Confusion concerning the nature of the soul has a powerful influence among the people of Mill Valley where I minister at the Miller Avenue Baptist Church. Though the doctrine is not biblical, and is absent from the teaching of the early church, the idea that the soul is the focus of evangelistic efforts persists in many Christian traditions. Franklin Graham was concerned about the “soul”. He should have been concerned about the whole person, body, mind, soul and spirit. So many in my community believe in reincarnation, that Graham’s doctrine on the soul would not be troublesome for them. The soul? Well, they say, it needs purifying and experiences endless lifetimes anyway. These people do not like to think that they will be resurrected to stand before the judgment of God. “My soul” is one thing; “myself” is another.

Total resurrection

The biblical doctrine is one of bodily resurrection, not the floating away of an immortal soul. We are whole, integrated beings, though the Bible writers spoke variously of mind, heart, body, flesh, spirit and soul for the sake of emphasis.
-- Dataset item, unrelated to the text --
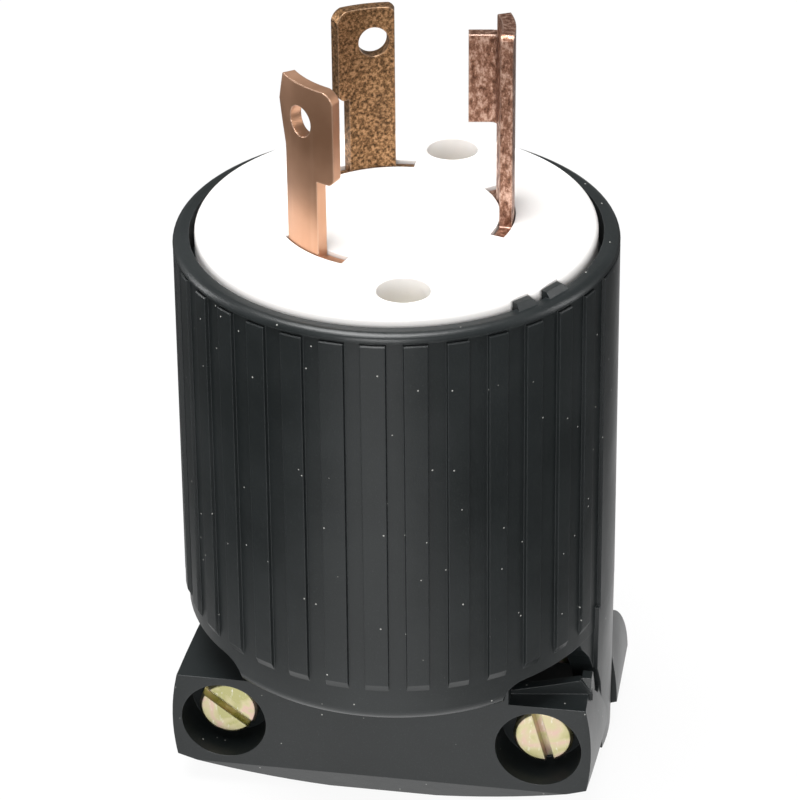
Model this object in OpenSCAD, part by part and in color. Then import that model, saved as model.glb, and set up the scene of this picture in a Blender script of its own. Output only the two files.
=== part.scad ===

A person is all of these and more, a whole being responsible to God in the totality and indivisibility of his nature. What we are in total will be raised from the dead, either to eternal life or eternal death. We do not have immortality in and of ourselves. The truth of it is found in 1 Corinthians 15:53: “For this corruptible must put on incorruption, and this mortal must put on immortality”.

“Soul confusion” must be countered by the truth of the resurrection, even if it means parting from long established ways of thinking and preaching. Let us not give the unconverted comfort by implying that they only have some ethereal “soul” to be concerned about. They themselves may hear Jesus say, “I never knew YOU; depart from me, YE that work iniquity” (Matthew 7:23).